* Begin RECORD LIST *

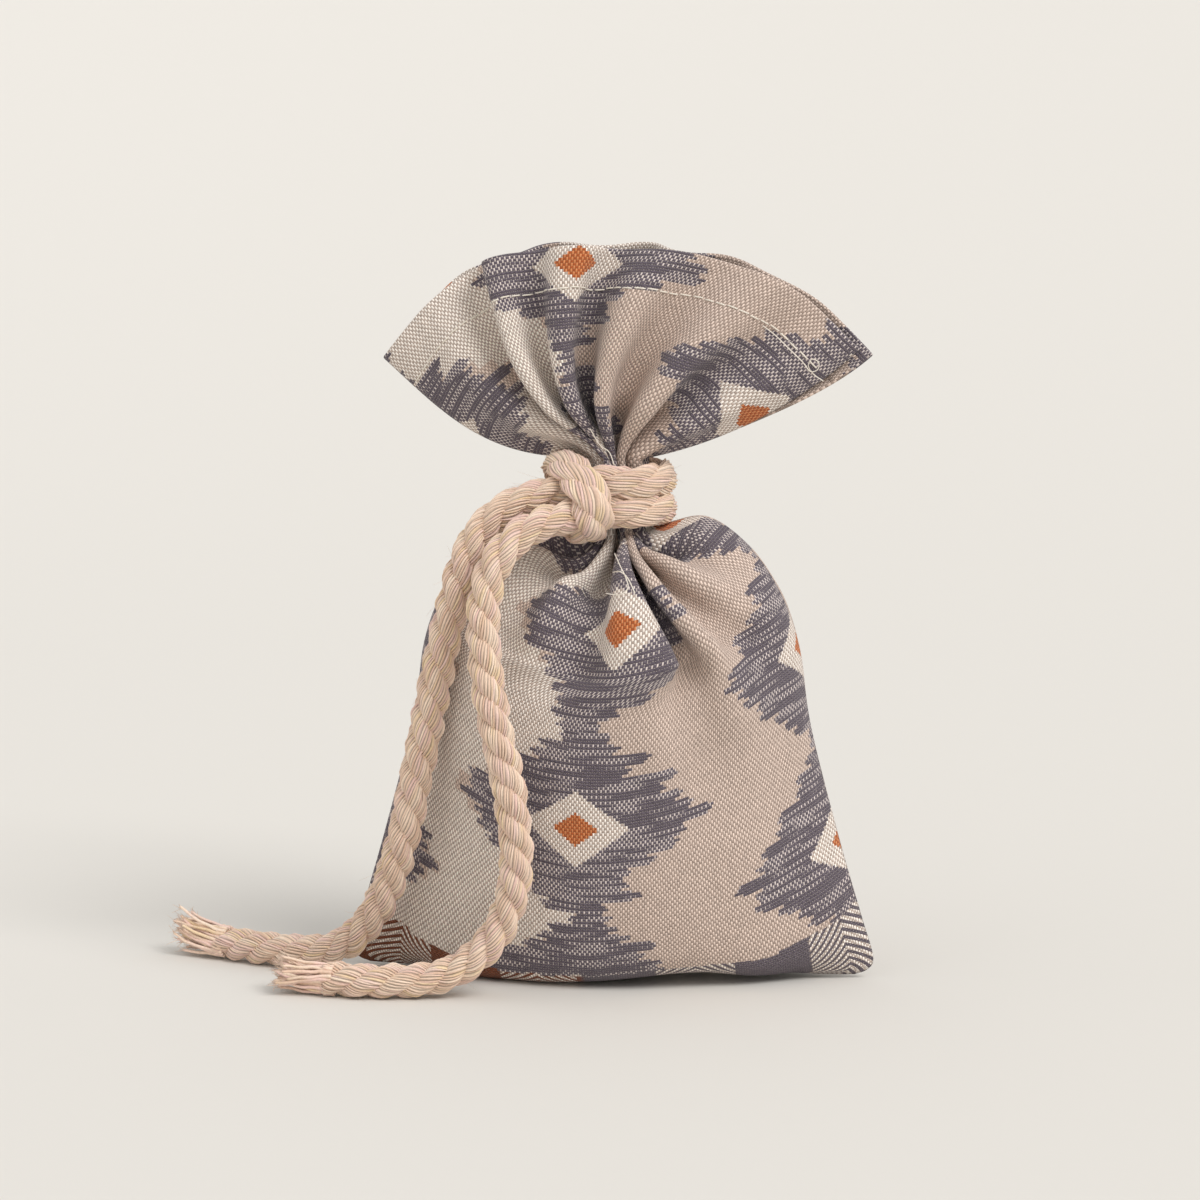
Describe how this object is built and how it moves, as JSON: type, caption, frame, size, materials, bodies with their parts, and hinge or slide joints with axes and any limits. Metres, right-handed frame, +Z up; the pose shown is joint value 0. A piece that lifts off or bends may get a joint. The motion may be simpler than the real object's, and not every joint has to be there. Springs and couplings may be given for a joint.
{
  "type": "drawstring pouch",
  "caption": "Small filled cloth pouch with a seamed belly, gathered at the neck under a flared mouth and tied with a doubled cord whose two ends hang to the table.",
  "frame": {"origin": "on the table, under the middle of the pouch between its two bottom corners", "axes": "+Z up, -Y to the printed front, X along the base seam with +X to the right of someone who faces the front"},
  "size_m": [0.1571, 0.0617, 0.1574],
  "materials": {
    "printed_cloth": "coarse plain-weave cotton and linen, woven in sand and slate",
    "cotton_cord": "soft three-strand twisted cotton",
    "sachet": "thin plain muslin",
    "filling": "loose dry filling"
  },
  "bodies": {
    "root": {"front_panel": "printed_cloth", "back_panel": "printed_cloth", "sachet_front": "sachet", "sachet_back": "sachet", "filling": "filling", "neck_turns": "cotton_cord", "tail_rear": "cotton_cord", "tail_front": "cotton_cord", "frayed_end_rear": "cotton_cord", "frayed_end_front": "cotton_cord"}
  },
  "joints": []
}
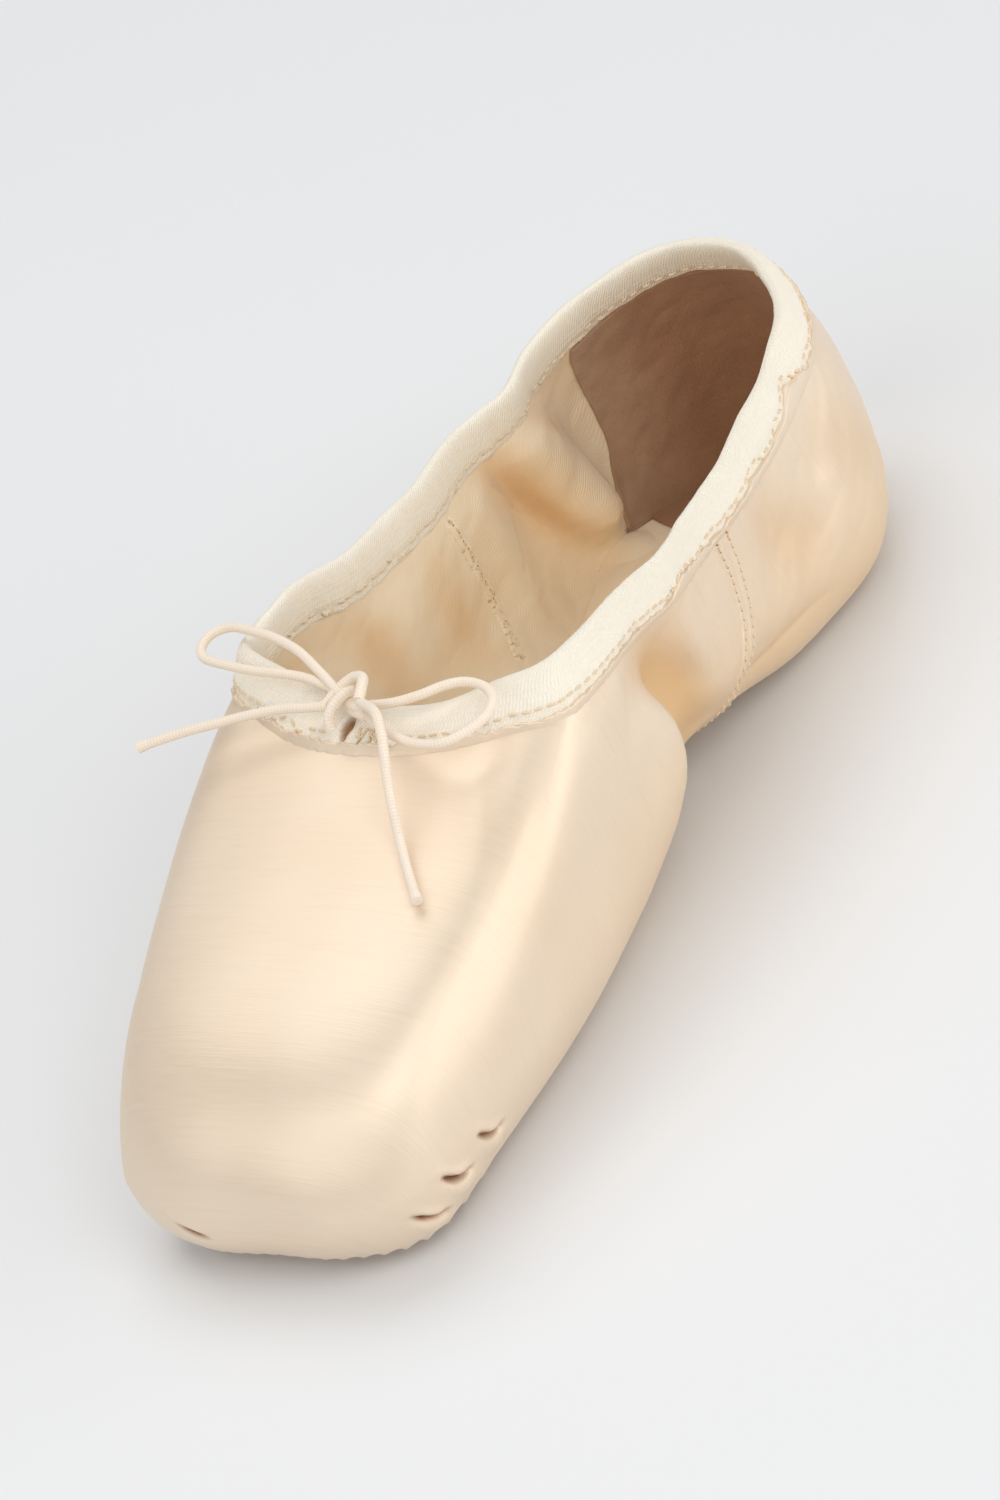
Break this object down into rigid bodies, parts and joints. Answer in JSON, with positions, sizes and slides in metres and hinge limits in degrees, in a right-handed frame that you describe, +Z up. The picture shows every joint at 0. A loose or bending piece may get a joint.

* End RECORD LIST *

→ REQUIREMENT
Return the whole listing exactly.

→ COMPLETED TASK
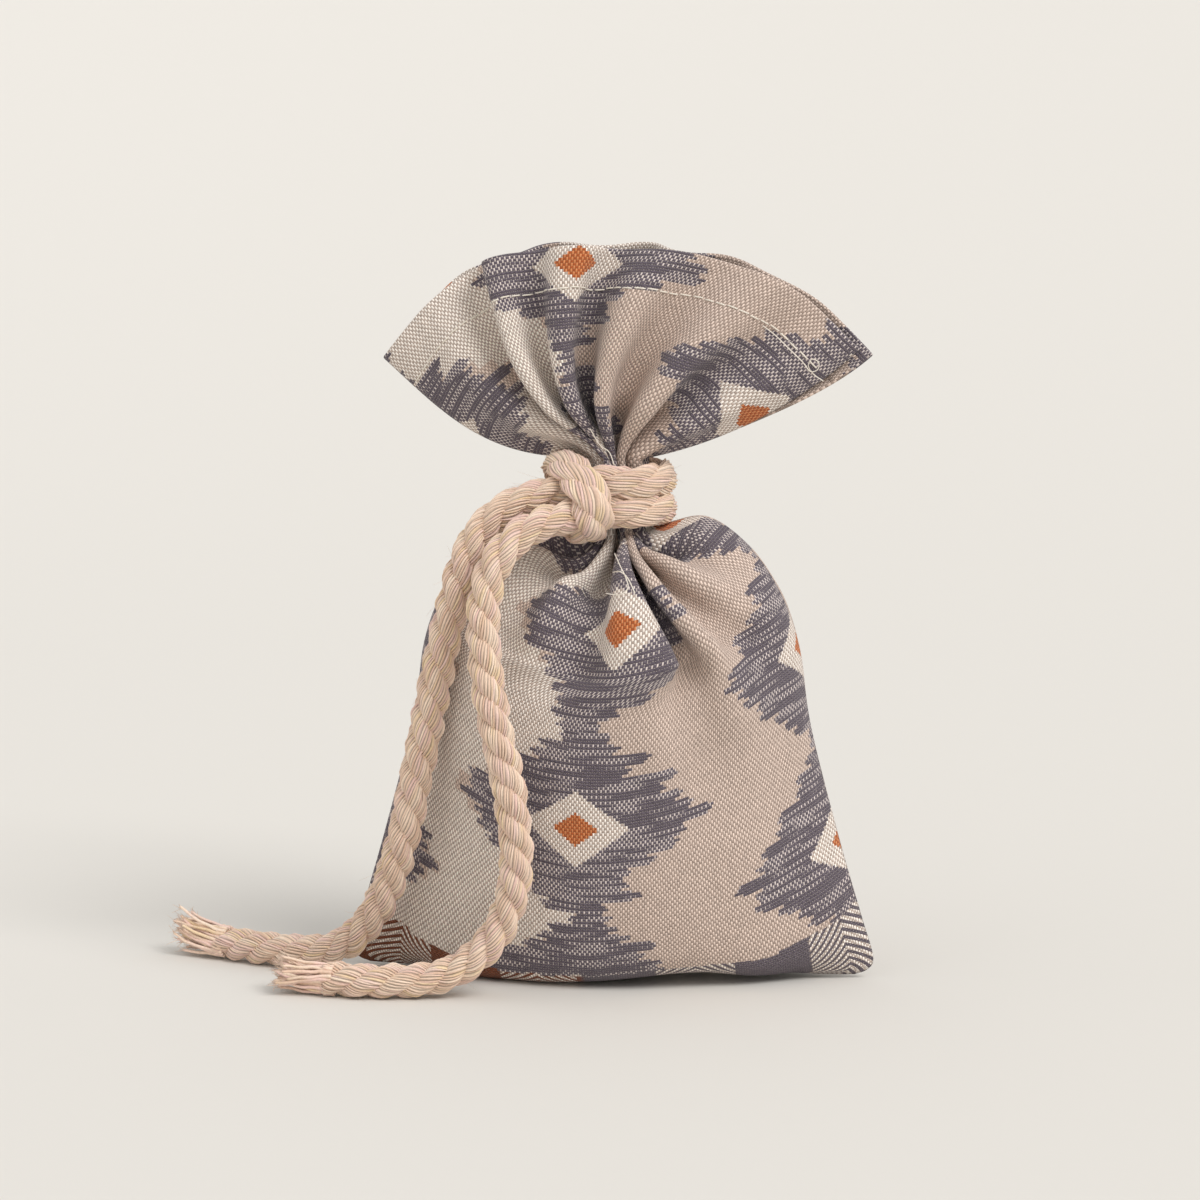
Describe how this object is built and how it moves, as JSON: type, caption, frame, size, materials, bodies with their parts, and hinge or slide joints with axes and any limits. Metres, right-handed frame, +Z up; the pose shown is joint value 0. A piece that lifts off or bends may get a joint. The motion may be simpler than the real object's, and not every joint has to be there. Springs and couplings may be given for a joint.
{
  "type": "drawstring pouch",
  "caption": "Small filled cloth pouch with a seamed belly, gathered at the neck under a flared mouth and tied with a doubled cord whose two ends hang to the table.",
  "frame": {"origin": "on the table, under the middle of the pouch between its two bottom corners", "axes": "+Z up, -Y to the printed front, X along the base seam with +X to the right of someone who faces the front"},
  "size_m": [0.1571, 0.0617, 0.1574],
  "materials": {
    "printed_cloth": "coarse plain-weave cotton and linen, woven in sand and slate",
    "cotton_cord": "soft three-strand twisted cotton",
    "sachet": "thin plain muslin",
    "filling": "loose dry filling"
  },
  "bodies": {
    "root": {"front_panel": "printed_cloth", "back_panel": "printed_cloth", "sachet_front": "sachet", "sachet_back": "sachet", "filling": "filling", "neck_turns": "cotton_cord", "tail_rear": "cotton_cord", "tail_front": "cotton_cord", "frayed_end_rear": "cotton_cord", "frayed_end_front": "cotton_cord"}
  },
  "joints": []
}
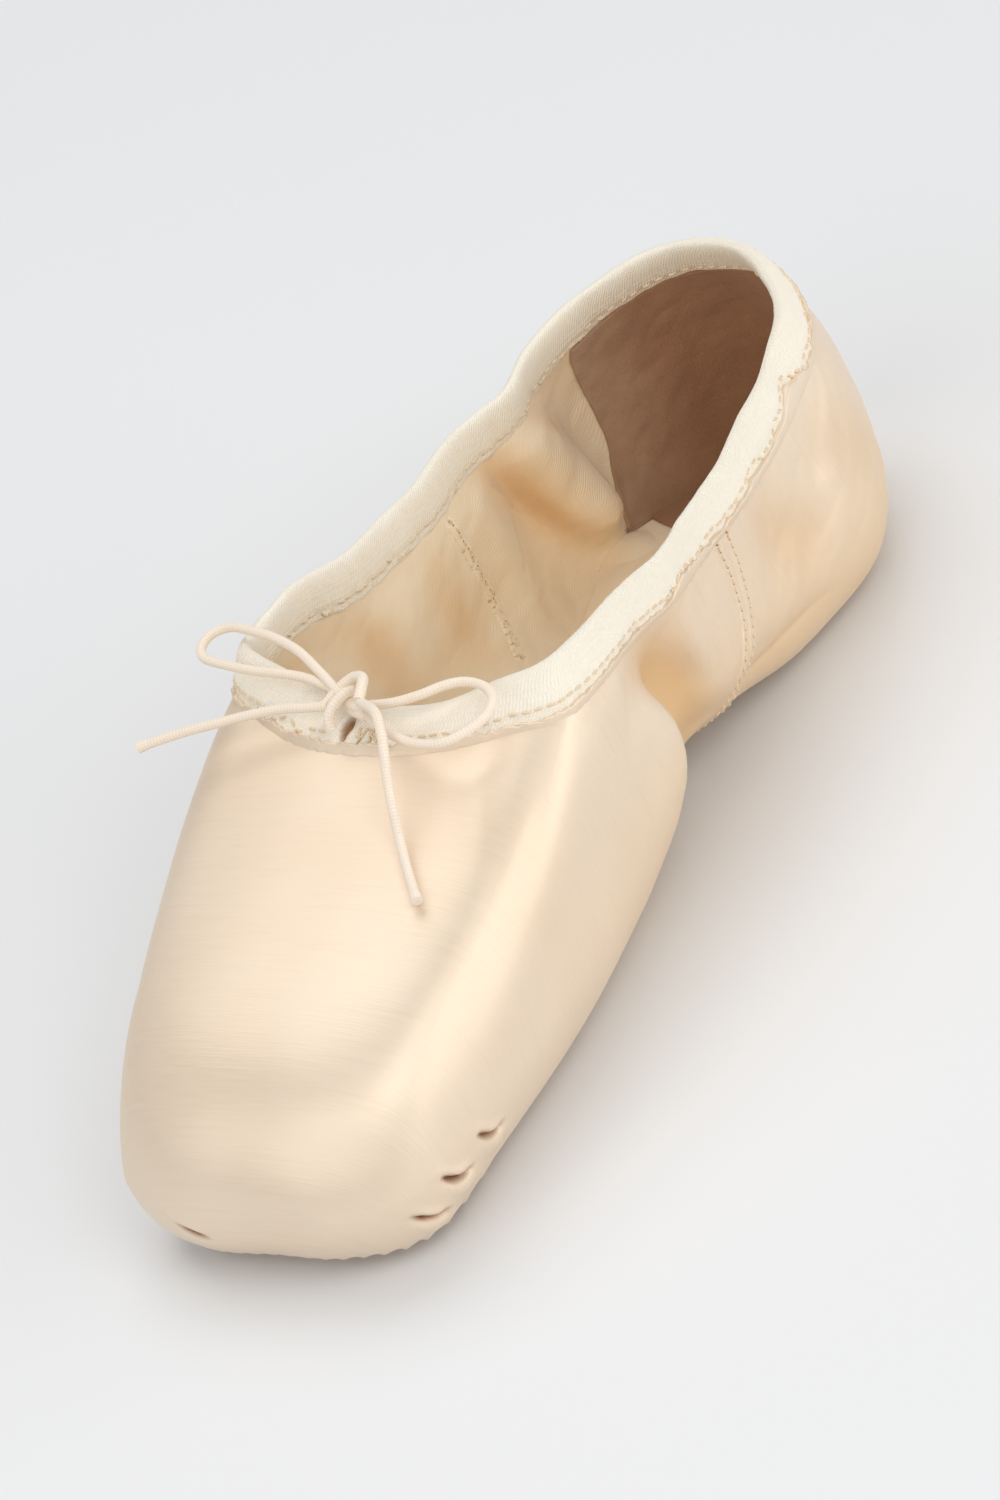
Break this object down into rigid bodies, parts and joints. Answer in JSON, with positions, sizes and slides in metres and hinge limits in degrees, in a right-handed frame that you describe, +Z up. The picture shows every joint at 0. A loose or bending piece may get a joint.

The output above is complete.